> What is asked: Return the lines below exactly, starting with the line that contains "Describe how this" and stopping after the last line.

> Saved entries:
+ + + + + + +

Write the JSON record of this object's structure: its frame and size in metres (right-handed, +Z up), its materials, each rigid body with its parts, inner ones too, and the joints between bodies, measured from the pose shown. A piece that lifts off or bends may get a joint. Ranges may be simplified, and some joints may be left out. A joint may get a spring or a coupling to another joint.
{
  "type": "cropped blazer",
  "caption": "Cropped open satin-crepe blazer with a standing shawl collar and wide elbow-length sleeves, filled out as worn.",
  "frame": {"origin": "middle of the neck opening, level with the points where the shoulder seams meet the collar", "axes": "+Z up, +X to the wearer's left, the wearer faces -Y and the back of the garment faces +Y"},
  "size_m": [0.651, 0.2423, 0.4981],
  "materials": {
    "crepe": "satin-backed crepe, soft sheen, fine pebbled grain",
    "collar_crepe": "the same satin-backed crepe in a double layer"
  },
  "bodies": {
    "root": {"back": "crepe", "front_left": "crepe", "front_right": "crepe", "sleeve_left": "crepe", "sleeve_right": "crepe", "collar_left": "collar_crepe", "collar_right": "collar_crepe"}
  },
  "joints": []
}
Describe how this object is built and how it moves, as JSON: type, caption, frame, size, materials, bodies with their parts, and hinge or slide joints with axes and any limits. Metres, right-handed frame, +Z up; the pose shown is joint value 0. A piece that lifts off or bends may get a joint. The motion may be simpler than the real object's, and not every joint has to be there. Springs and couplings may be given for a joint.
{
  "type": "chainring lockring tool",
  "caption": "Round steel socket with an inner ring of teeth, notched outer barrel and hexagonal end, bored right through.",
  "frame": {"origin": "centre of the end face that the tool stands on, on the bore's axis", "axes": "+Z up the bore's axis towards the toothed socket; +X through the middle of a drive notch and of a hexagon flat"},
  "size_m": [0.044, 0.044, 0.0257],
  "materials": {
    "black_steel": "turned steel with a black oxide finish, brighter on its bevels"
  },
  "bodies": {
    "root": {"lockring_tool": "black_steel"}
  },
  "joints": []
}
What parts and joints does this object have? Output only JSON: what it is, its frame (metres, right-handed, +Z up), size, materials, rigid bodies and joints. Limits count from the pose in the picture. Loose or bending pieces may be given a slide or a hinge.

+ + + + + + +

> Response to this exercise:
Describe how this object is built and how it moves, as JSON: type, caption, frame, size, materials, bodies with their parts, and hinge or slide joints with axes and any limits. Metres, right-handed frame, +Z up; the pose shown is joint value 0. A piece that lifts off or bends may get a joint. The motion may be simpler than the real object's, and not every joint has to be there. Springs and couplings may be given for a joint.
{
  "type": "chainring lockring tool",
  "caption": "Round steel socket with an inner ring of teeth, notched outer barrel and hexagonal end, bored right through.",
  "frame": {"origin": "centre of the end face that the tool stands on, on the bore's axis", "axes": "+Z up the bore's axis towards the toothed socket; +X through the middle of a drive notch and of a hexagon flat"},
  "size_m": [0.044, 0.044, 0.0257],
  "materials": {
    "black_steel": "turned steel with a black oxide finish, brighter on its bevels"
  },
  "bodies": {
    "root": {"lockring_tool": "black_steel"}
  },
  "joints": []
}
What parts and joints does this object have? Output only JSON: what it is, its frame (metres, right-handed, +Z up), size, materials, rigid bodies and joints. Limits count from the pose in the picture. Loose or bending pieces may be given a slide or a hinge.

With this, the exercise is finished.